Against the backdrop of Milan’s 19th-century stone architecture, a fleet of nearly 90-year-old trams contribute to the aura of a bygone era that still permeates the city from certain angles.
A full 125 of the original 502 trams built from 1927-1930 are still in service in the Italian city — having survived a World War II depot bombing and the test of time to ply the rails alongside sleeker, modern models.
Powered by electric lines overhead and following metallic rails, the welded carriages first call attention with their rattling sound, then with the screech of the breaks. Inside, passengers sit on slatted wooden benches against panoramic windows, jostling along the city’s tramways at a maximum speed of 38 kph (23 mph), while the driver works brass levers from a glass-enclosed cabin.
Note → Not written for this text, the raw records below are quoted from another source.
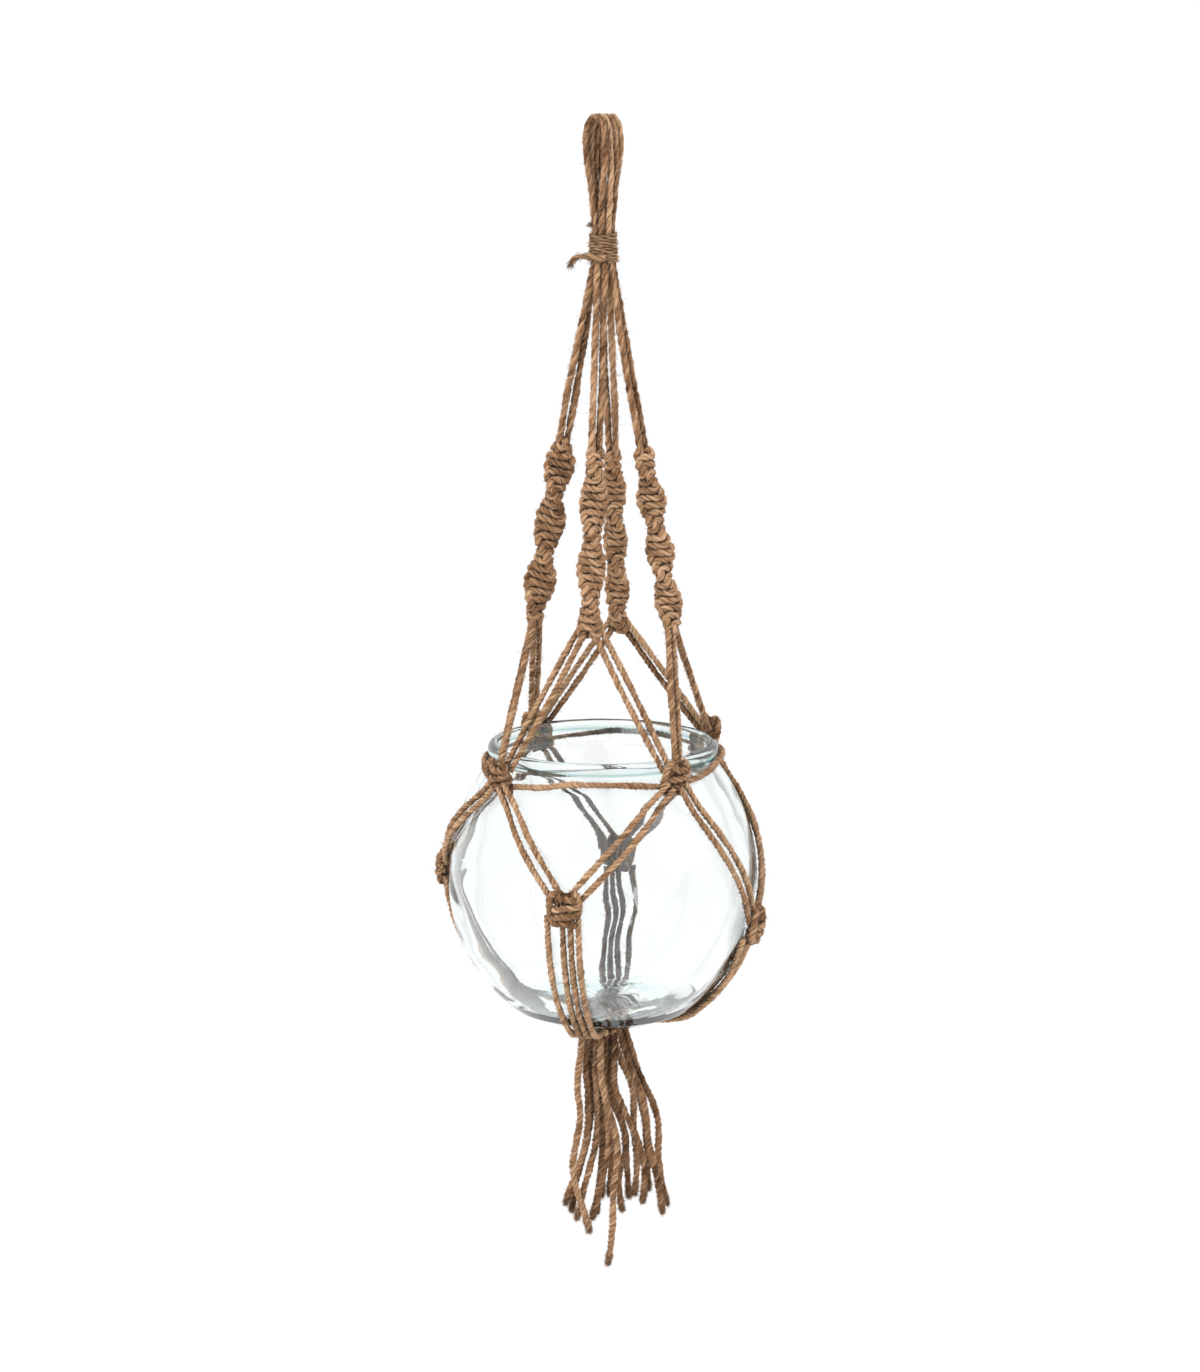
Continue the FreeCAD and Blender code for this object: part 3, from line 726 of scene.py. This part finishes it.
def sennit(leg):
    """Half knots round two straight cords. Each is turned a little, so the sennit spirals."""
    azimuth, top_z, end_z, _, wide_z, half_turn, wide = LEGS[leg]
    name = f"sennit_strands_{leg}"
    batch = Batch(name)
    rng = batch.rng
    top = polar(SENNIT_TOP_R, azimuth, top_z)
    end = polar(SENNIT_END_R, azimuth, end_z)
    length = np.linalg.norm(end - top)
    down = (end - top) / length
    e1 = unit(vec(1, 0, 0) - down * down[0])
    e2 = unit(vec(0, 1, 0) - down * down[1] - e1 * e1[1])
    knots = round(length / SENNIT_PITCH)
    pitch = length / knots
    thin = SENNIT_THIN
    girth = rng.uniform(0.94, 1.06, knots + 2)

    def at(knot, s_part, n_part):
        """The place beside a knot's middle, along its flat side and out of it."""
        distance = (knot + 0.5) * pitch
        z = top_z + down[2] * distance
        turn = math.pi * (wide_z - z) / half_turn
        s_axis = e1 * math.cos(turn) + e2 * math.sin(turn)
        n_axis = e2 * math.cos(turn) - e1 * math.sin(turn)
        jog = rng.normal(0, 0.00018, 2)
        return top + down * distance + s_axis * (s_part + jog[0]) + n_axis * (n_part + jog[1])

    for first_face in (1, -1):
        points = [at(-0.9, -first_face * wide * 0.3, 0),
                  at(-0.5, -first_face * wide * 0.8, thin * 0.3)]
        for knot in range(knots):
            face = first_face * (1 if knot % 2 == 0 else -1)
            big = wide * girth[knot] * min(1, 0.72 + 0.12 * knot, 0.74 + 0.12 * (knots - knot))
            # over the face of the knot, out round its edge, and on to the other face
            points += [
                at(knot + 0.10, -face * big * 0.62, face * thin * 0.95),
                at(knot, 0, face * (thin + 0.0002)),
                at(knot - 0.06, face * big * 0.60, face * thin * 0.95),
                at(knot + 0.06, face * (big - 0.0006), face * 0.0010),
                at(knot + 0.34, face * (big + 0.0006), face * 0.0007),
                at(knot + 0.80, face * (big + 0.0006), -face * 0.0005),
                at(knot + 1.04, face * big * 0.95, -face * 0.0017),
            ]
        points.append(at(knots - 0.1, 0, -face * thin * 0.6))
        rope(batch, spline_line(points), diameter=SENNIT_CORD_D, wobble=0.05, lay=SENNIT_LAY,
             tone=0.07)
    # the straight core cords are made darker than the cords knotted round them: painted shade
    # inside the sennit
    for place in (-SENNIT_CORE, SENNIT_CORE):
        core = [at(knot, place, 0.0003) for knot in (-1.2, knots * 0.3, knots * 0.6, knots + 0.2)]
        rope(batch, spline_line(core), fuzz=0.0, step=0.002, sides=6, tone=-0.2)
    if leg == "left":
        stub = [at(0.2, 0.002, 0), at(-0.2, 0.0055, 0), at(-0.6, 0.0085, 0)]
        rope(batch, spline_line(stub), fuzz=2.0, fray=0.002, tone=-0.05)
    obj = piece(batch, name, JUTE)
    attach(obj, "net")
    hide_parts(f"sennit_{leg}")


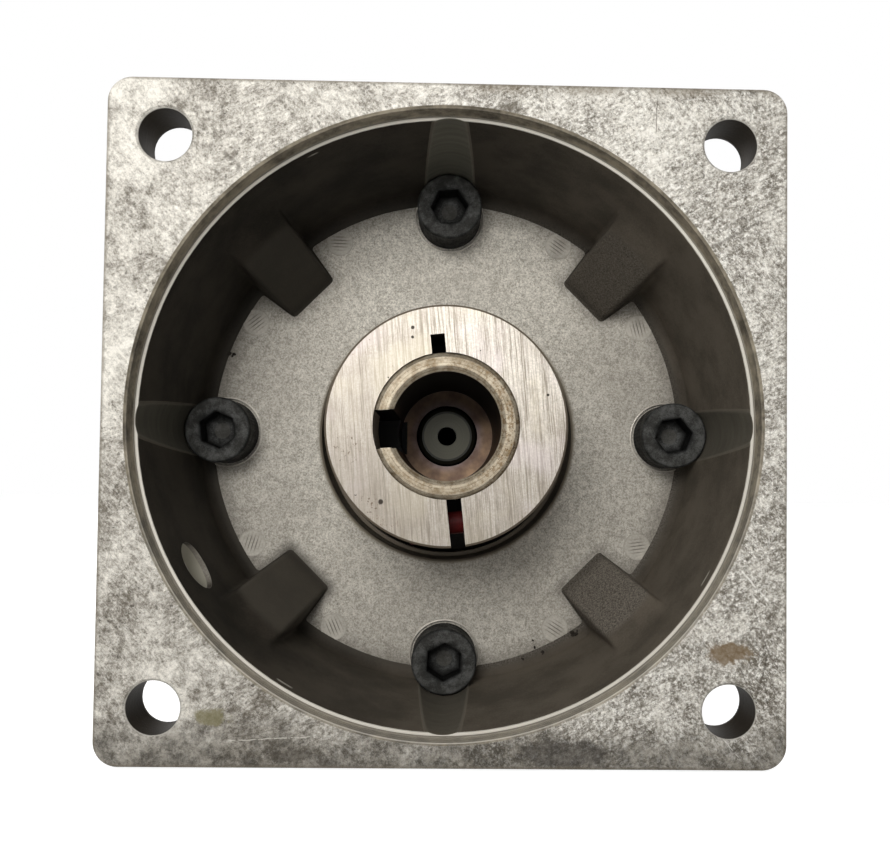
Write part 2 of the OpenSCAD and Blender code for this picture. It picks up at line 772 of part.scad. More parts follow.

Most are a distinctive orange, but one has been painted green and has been retrofitted with linen-cloth covered tables to host 20 diners for an atmospheric dinner service every night. While eating an Italian meal prepared by the on-board chef, passengers ramble past some of the city’s most famous sites, including the Sforza Castle, the triumphal Arch of Peace, the Duomo cathedral and La Scala opera house.
The trams were built in Italy based on an American design by Peter Witt, the former Cleveland transition commissioner whose aim was to facilitate quicker boarding by having passengers enter from the front and exit from the center doors. Nine of the Milan originals have been exported to San Francisco where they are in service to Fisherman’s Wharf.